Interpretive Summary: Soil warming is expected to increase microbial decomposition, further contributing to rising atmospheric concentrations of CO2. Despite the importance of soil warming to the fields of biogeochemistry and climate change science, we have little information on the fundamental questions of how much the Earth’s soil has warmed, and how much it is projected to warm. This commentary highlights three recent publications that analyzed predictions of soil warming in comparison to air warming. Two of the studies showed the air warming is a good proxy for soil warming at low latitudes, but not at high latitudes, due to the presence of snow and ice. The third study examined how much heat is predicted to be stored in soils, and found the models considerably underestimate continental heat storage in comparison to a geophysical dataset. All three papers make the case for needing a more concerted effort to scrutinize soil temperature modeling and validate against observations.
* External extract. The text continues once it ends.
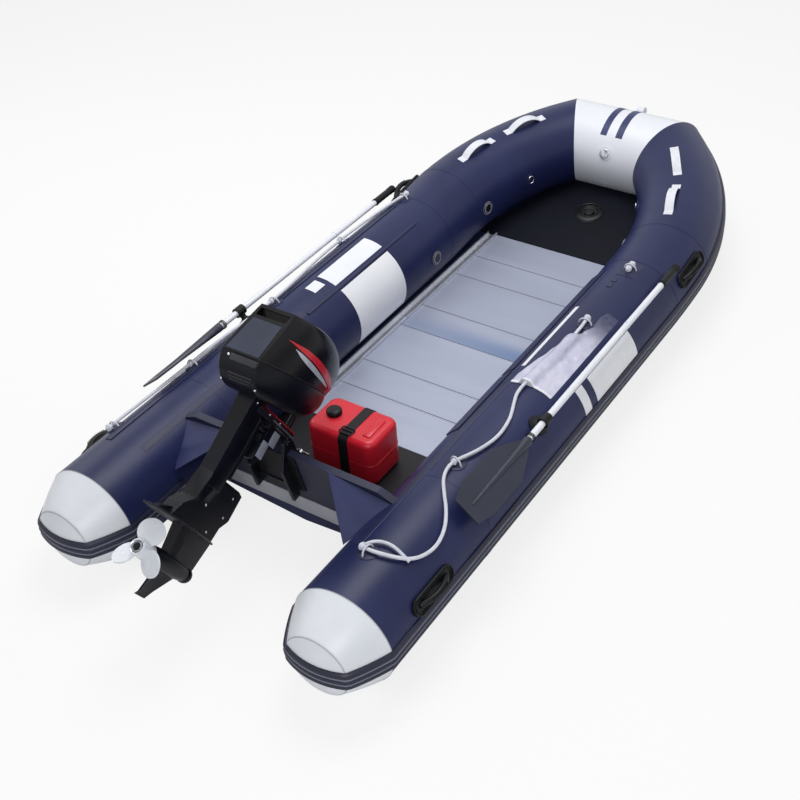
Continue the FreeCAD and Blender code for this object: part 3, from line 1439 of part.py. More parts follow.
def main_leg(grow):
    """The housing behind the steering tube, grown for its seats in other pieces."""
    front = gap_y + grow
    wide, low, narrow = [leg_w * share + grow for share in LEG_SHARES]
    lean = leg_w / 5
    return loft_shape([leg_section(leg_top + grow, rear - lean - grow, front, wide, leg_w + grow),
                       leg_section(foot_z / 2, rear - grow, front, low, leg_w + grow),
                       leg_section(foot_z * 1.2, rear - grow, front, narrow, leg_w + grow)])


foot_sections = []
for drop_share, back_share, front_share, half_share in FOOT_SHARES:
    half = leg_w * half_share
    foot_sections.append(leg_section(plate_z * drop_share, BACK - size("foot_back") * back_share,
                                     BACK + size("foot_front") * front_share, half, half))
foot_solid = loft_shape(foot_sections, True)
fin_high, fin_low, fin_back, fin_half = FIN_SHARES
fin_y = BACK - size("foot_back")
fin = side_plate([(fin_y * 0.9, plate_z * fin_high),
                  (BACK - size("foot_back") * fin_back, plate_z * fin_low),
                  (BACK - size("foot_back") * fin_back, plate_z + gap), (fin_y * 0.9, plate_z + gap)],
                 -leg_w * fin_half, leg_w * fin_half)
shaft_top = yoke_z + yoke_h
steer_shaft = Part.makeCylinder(size("swivel_shaft"), shaft_top - foot_z + leg_w,
                                vec(0, BACK, foot_z - leg_w), Z_AXIS)
yoke_w = size("yoke_width")
yoke = Part.makeBox(yoke_w, BACK - MOVING - gap_y + yoke_w, yoke_h,
                    vec(-yoke_w / 2, gap_y - yoke_w / 2, yoke_z))
slot = Part.makeBox(yoke_w * 1.4, yoke_w * 3, yoke_h + 2 * gap,
                    vec(-yoke_w * 0.8, BACK - gap, shaft_top))
leg = main_leg(0).cut(slot).fuse([foot_solid, fin, steer_shaft, yoke])
node("drive_leg", feature("drive_leg", tilted(leg)))

# Gearcase: anti-ventilation plate, strut, torpedo and skeg
PLATE_SHARES = ((0.25, 0.377), (0.6, 0.185), (0.95, -0.30), (0.97, -0.68), (0.4, -1))
STRUT_SHARES = ((0.65, 0.43, 3.1, 2.95), (0.42, 0.26, 2.76, 2.58))
NOSE_SHARES = (0.92, 1.05, 0.74, 1.7, 2.9)
SKEG_SHARES = ((1.45, 0), (-2.6, 0), (-3.3, 0.9), (-3.65, 1), (-2.05, 1), (-1.3, 0.75))
hub_z = -size("hub_drop")
torpedo_r = size("torpedo_radius")
aft_end = BACK - size("propeller_back")
plate_t = size("plate_wall")
plate_half = size("plate_half_width")
plate_back = size("plate_back")
plate_pts = [vec(plate_half * x, BACK + plate_back * y, plate_z - plate_t)
             for x, y in PLATE_SHARES]
plate_pts += [vec(-p.x, p.y, p.z) for p in reversed(plate_pts)]
plate = Part.Face(Part.makePolygon(plate_pts + plate_pts[:1])).extrude(vec(0, 0, plate_t))
strut_sections = []
for z, (half_aft, half_fore, aft_share, fore_share) in zip(
        (plate_z - gap, hub_z + torpedo_r / 2), STRUT_SHARES):
    strut_sections.append(leg_section(z, BACK - torpedo_r * aft_share,
                                      BACK + torpedo_r * fore_share,
                                      leg_w * half_aft, leg_w * half_fore))
strut = loft_shape(strut_sections)
aft_share, middle_share, root_share, root_y_share, nose_share = NOSE_SHARES
nose_y = BACK + torpedo_r * nose_share
root_y = BACK + torpedo_r * root_y_share
nose_root = torpedo_r * root_share
nose_centre = (nose_y ** 2 - root_y ** 2 - nose_root ** 2) / (2 * (nose_y - root_y))
nose_sweep = math.atan2(nose_root, root_y - nose_centre) / 2
nose_middle = vec((nose_y - nose_centre) * math.sin(nose_sweep),
                  nose_centre + (nose_y - nose_centre) * math.cos(nose_sweep), 0)
tail = vec(torpedo_r * aft_share, aft_end + plate_t / 2, 0)
profile = Part.Wire([
    Part.LineSegment(vec(0, tail.y, 0), tail).toShape(),
    Part.Arc(tail, vec(torpedo_r, BACK - torpedo_r * middle_share, 0),
             vec(nose_root, root_y, 0)).toShape(),
    Part.Arc(vec(nose_root, root_y, 0), nose_middle, vec(0, nose_y, 0)).toShape(),
    Part.LineSegment(vec(0, nose_y, 0), vec(0, tail.y, 0)).toShape()])
torpedo = Part.Face(profile).revolve(ORIGIN, Y_AXIS, 360)
torpedo.translate(vec(0, 0, hub_z))
skeg_fall = size("skeg_drop") - size("hub_drop")
skeg_half = size("skeg_wall") / 2
skeg = side_plate([(BACK + torpedo_r * y, hub_z - skeg_fall * z) for y, z in SKEG_SHARES],
                  -skeg_half, skeg_half)
gearcase = plate.fuse([strut, torpedo, skeg])
shaft_r = size("drive_shaft_radius")
shaft_in = torpedo_r * 2
gearcase = gearcase.cut(Part.makeCylinder(shaft_r + size("running_gap"), shaft_in + torpedo_r / 3,
                                          vec(0, aft_end - torpedo_r / 8, hub_z), Y_AXIS))
node("gearcase", feature("gearcase", tilted(gearcase)))

# Propeller: hollow hub, shaft, nut and three pitched blades
BLADE_ANGLES = (-2, 118, 238)
BLADE_PITCH = 28
BLADE_SHARE = 0.42
HUB_SHARES = (0.84, 0.68, 0.34)
NUT_SHARES = ((0, -0.1), (0.85, -0.1), (1, 0.6), (0.55, 1.3), (0, 1.3))
prop_r = size("propeller_radius")
hub_rad = size("propeller_hub")
prop_len = size("propeller_length")
aft_share, hollow_share, depth_share = HUB_SHARES
prop_y = aft_end - prop_len
prop_hub = Part.makeCone(hub_rad * aft_share, hub_rad, prop_len, vec(0, prop_y, hub_z), Y_AXIS)
prop_hub = prop_hub.cut(Part.makeCylinder(hub_rad * hollow_share, prop_len * depth_share,
                                          vec(0, prop_y, hub_z), Y_AXIS))
prop_shaft = Part.makeCylinder(shaft_r, shaft_in + prop_len, vec(0, prop_y, hub_z), Y_AXIS)


def blade_at(angle):
    """One blade: a round disc set at its pitch on the hub."""
    thick = size("blade_thickness")
    disc = Part.makeCylinder(prop_r * BLADE_SHARE, thick, vec(0, 0, -thick / 2), Z_AXIS)
    disc.Placement = place(vec(0, prop_r * (1 - BLADE_SHARE), 0)).multiply(
        place(ORIGIN, (Y_AXIS, BLADE_PITCH)))
    turn = place(vec(0, aft_end - prop_len / 2, hub_z), (Y_AXIS, angle), (X_AXIS, 90))
    disc.Placement = turn.multiply(disc.Placement)
    return disc


hollow = Part.makeCylinder(hub_rad * hollow_share, prop_len * depth_share * 2,
                           vec(0, prop_y - prop_len * depth_share, hub_z), Y_AXIS)
blades = [blade_at(angle).cut(hollow) for angle in BLADE_ANGLES]
nut_r = size("nut_radius")
nut = revolve_shape([(nut_r * x, nut_r * z) for x, z in NUT_SHARES],
                    place(vec(0, prop_y + prop_len * depth_share / 2, hub_z), (X_AXIS, 90)))
propeller = prop_hub.fuse([prop_shaft, nut] + blades)
node("propeller", feature("propeller", tilted(propeller)))

# Cowl and lower pan: their parting plane rises forward, the cowl leans forward on it
COWL = place(vec(0, BACK - size("cowl_back"), size("cowl_base")), (X_AXIS, size("cowl_lean")))
COWL_FRONT_SHARES = (0.30, 0.46, 0.94)
# (height, aft, front, width, rear width) shares of the cowl's height, length and widths
COWL_SHARES = ((0, 0, 1, 1, 1), (0.4, 0.082, 1.055, 1.018, 1), (0.755, 0.155, 0.967, 0.964, 0.97),
               (1, 0.204, 0.766, 0.714, 0.9))
PAN_SHARES = ((1, 0.18, 0.766, 0.66, 0.8), (0.625, 0.055, 0.967, 0.94, 0.97), (0, 0, 1, 1, 1))
ROOM_SHARES = (0.58, 0.5, 0.62, 0.22)
GRIP_SHARES = (0.79, 0.778, 0.93, 0.228)


def cowl_section(up, aft, front, width, rear_w):
    """Outline at one height: flat rear face, bowed sides and a round front."""
    length = front - aft
    half_w = width / 2
    half_r = rear_w / 2
    nose_share, wide_share, front_share = COWL_FRONT_SHARES
    front_w = width * nose_share
    return up, [(-half_r, aft), (half_r, aft),
                ((half_w, aft + length * wide_share), (front_w, aft + length * front_share)),
                ((0, front), (-front_w, aft + length * front_share)),
                ((-half_w, aft + length * wide_share), (-half_r, aft))]


cowl_l = size("cowl_length")
cowl_w = size("cowl_width")
cowl_h = size("cowl_height")
rear_w = size("rear_width")
cowl = loft_shape([cowl_section(cowl_h * up + (0 if up else gap), cowl_l * aft, cowl_l * front,
                                cowl_w * width, rear_w * rear_share)
                   for up, aft, front, width, rear_share in COWL_SHARES])
block_w = cowl_w * ROOM_SHARES[0]
block_l = cowl_l * ROOM_SHARES[1]
block_h = cowl_h * ROOM_SHARES[2]
block_y = cowl_l * ROOM_SHARES[3]
room = Part.makeBox(block_w + MOVING, block_l + MOVING, block_h + MOVING / 2,
                    vec(-(block_w + MOVING) / 2, block_y - MOVING / 2, 0))
grip_w = rear_w * GRIP_SHARES[0]
grip_low = cowl_h * GRIP_SHARES[1]
grip_high = cowl_h * GRIP_SHARES[2]
recess = Part.makeBox(grip_w, cowl_l * GRIP_SHARES[3], grip_high - grip_low,
                      vec(-grip_w / 2, 0, grip_low))
cowl = cowl.cut(room).cut(recess)
cowl.Placement = COWL
node("cowl", feature("cowl", tilted(cowl)))
powerhead = Part.makeBox(block_w, block_l, block_h - gap, vec(-block_w / 2, block_y, gap))
powerhead.Placement = COWL
node("powerhead", feature("powerhead", tilted(powerhead)))

pan_d = size("pan_depth")
pan = loft_shape([cowl_section(-pan_d * up, cowl_l * aft, cowl_l * front, cowl_w * width,
                               rear_w * rear_share)
                  for up, aft, front, width, rear_share in PAN_SHARES])
pan.Placement = COWL
seat = main_leg(gap)
pan = pan.cut(seat)
node("lower_pan", feature("lower_pan", tilted(pan)))

# Tiller folded up against the front of the cowl
TILLER_GAP_SHARE = 0.07
tiller_x = -size("tiller_shift")
tiller_y = BACK - size("cowl_back") + cowl_l * (1 + TILLER_GAP_SHARE)
tiller_r = size("tiller_radius")
tiller_grip = size("tiller_grip_radius")
tiller_z = shaft_top + gap
tiller_l = size("tiller_length")
tiller_bar = Part.makeCylinder(tiller_r, tiller_l, vec(tiller_x, tiller_y, tiller_z), Z_AXIS)
tiller_foot = Part.makeBox(tiller_r * 4, tiller_y + tiller_r * 1.4 - BACK, yoke_h,
                           vec(tiller_x - tiller_r * 1.5, BACK, tiller_z))
grip = Part.makeCylinder(tiller_grip, size("tiller_grip_length"),
                         vec(tiller_x, tiller_y, tiller_z + tiller_l), Z_AXIS)
tiller = tiller_bar.fuse([tiller_foot, grip])
node("tiller", feature("tiller", tilted(tiller)))

# Write every sub-part
doc.recompute()
problems = [item.Label for item in doc.Objects
            if {"Invalid", "Error"} & set(item.State)]
for label, piece in nodes.items():
    shape = piece.Shape
    if shape.isNull() or not shape.isValid() or not shape.Solids:
        problems.append(label)
if problems:
    raise RuntimeError("failed: " + ", ".join(problems))
for label, piece in nodes.items():
    piece.Shape.exportStep(f"parts/{label}.step")
print("nodes", len(nodes))
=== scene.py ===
import json
import math
import bpy
import bmesh
from mathutils import Matrix, Vector
from mathutils.bvhtree import BVHTree

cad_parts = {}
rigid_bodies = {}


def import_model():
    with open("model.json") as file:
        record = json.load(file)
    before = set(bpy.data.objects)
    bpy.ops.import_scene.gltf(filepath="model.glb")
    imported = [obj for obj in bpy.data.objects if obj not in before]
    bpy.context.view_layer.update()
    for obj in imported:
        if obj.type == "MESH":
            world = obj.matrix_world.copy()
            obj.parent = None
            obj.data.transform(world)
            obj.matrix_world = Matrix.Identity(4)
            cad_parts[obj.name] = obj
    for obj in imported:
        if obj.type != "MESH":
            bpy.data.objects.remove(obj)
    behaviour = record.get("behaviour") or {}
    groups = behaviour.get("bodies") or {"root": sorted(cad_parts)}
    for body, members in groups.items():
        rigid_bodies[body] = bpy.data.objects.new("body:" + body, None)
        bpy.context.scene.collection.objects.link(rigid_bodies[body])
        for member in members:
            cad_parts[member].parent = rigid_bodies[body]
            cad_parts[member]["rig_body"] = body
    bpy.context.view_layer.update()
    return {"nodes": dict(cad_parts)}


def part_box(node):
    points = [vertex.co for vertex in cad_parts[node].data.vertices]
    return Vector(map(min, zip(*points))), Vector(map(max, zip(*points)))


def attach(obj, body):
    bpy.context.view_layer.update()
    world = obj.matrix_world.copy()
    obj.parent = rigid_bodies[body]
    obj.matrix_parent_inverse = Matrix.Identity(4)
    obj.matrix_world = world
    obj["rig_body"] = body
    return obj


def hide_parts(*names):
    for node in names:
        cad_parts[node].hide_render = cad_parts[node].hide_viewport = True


# Inflatable boat with an aluminium plank floor, two stowed oars, grab ropes, a
# red fuel tank and a tilted outboard motor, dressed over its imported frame.
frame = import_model()

# Studio: the photograph's high stern quarter view, a pale floor that keeps the
# shadow, white surroundings for camera and gloss, and three soft area lamps.
CAMERA_RIGHT = (0.8311, 0.55269, -0.06169)
CAMERA_UP = (-0.30832, 0.55024, 0.776)
CAMERA_BACK = (0.46283, -0.62591, 0.62771)
CAMERA_PLACE = (2.5482, -3.848, 3.592)
LENS_MM = 56.95
SENSOR_MM = 36
FAR_CLIP = 100
WORLD_LIGHT = 0.38
FLOOR_HALF = 60
FLOOR_GLOW = 0.8
LAMPS = (("overhead", (-0.3, 0.9, 5.0), (0, 0.2, 0.2), 3.2, 146),
         ("stern_fill", (2.6, -4.4, 3.2), (0, -0.4, 0.2), 2.6, 70),
         ("port_fill", (-4.2, 0.2, 3.0), (0, 0, 0.2), 2.6, 28))


def placed(name, data):
    """Puts a mesh, curve, lamp or camera into the scene as an object."""
    thing = bpy.data.objects.new(name, data)
    bpy.context.scene.collection.objects.link(thing)
    return thing


def feed(tree, node, sockets):
    """Sets inputs of a node to values, or links them to other nodes' outputs."""
    for key, value in sockets.items():
        if isinstance(value, bpy.types.NodeSocket):
            tree.links.new(value, node.inputs[key])
        else:
            node.inputs[key].default_value = value


def node_in(tree, kind, sockets=None, **settings):
    """A new node with its settings made and its inputs fed."""
    node = tree.nodes.new(kind)
    for key, value in settings.items():
        setattr(node, key, value)
    feed(tree, node, sockets or {})
    return node


def math_in(tree, operation, first, second):
    """Result of one mathematical operation on two values or sockets."""
    return node_in(tree, "ShaderNodeMath", {0: first, 1: second}, operation=operation).outputs[0]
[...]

Technical Abstract: Soil warming is expected to increase microbial decomposition, further contributing to rising atmospheric concentrations of CO2. Despite the importance of soil warming to the fields of biogeochemistry and climate change science, we have little information on the fundamental questions of how much the Earth’s soil has warmed, and how much it is projected to warm. This commentary highlights three recent publications that analyzed predictions of soil warming in comparison to air warming. Two of the studies showed the air warming is a good proxy for soil warming at low latitudes, but not at high latitudes, due to the presence of snow and ice. The third study examined how much heat is predicted to be stored in soils, and found the models considerably underestimate continental heat storage in comparison to a geophysical dataset. All three papers make the case for needing a more concerted effort to scrutinize soil temperature modeling and validate against observations.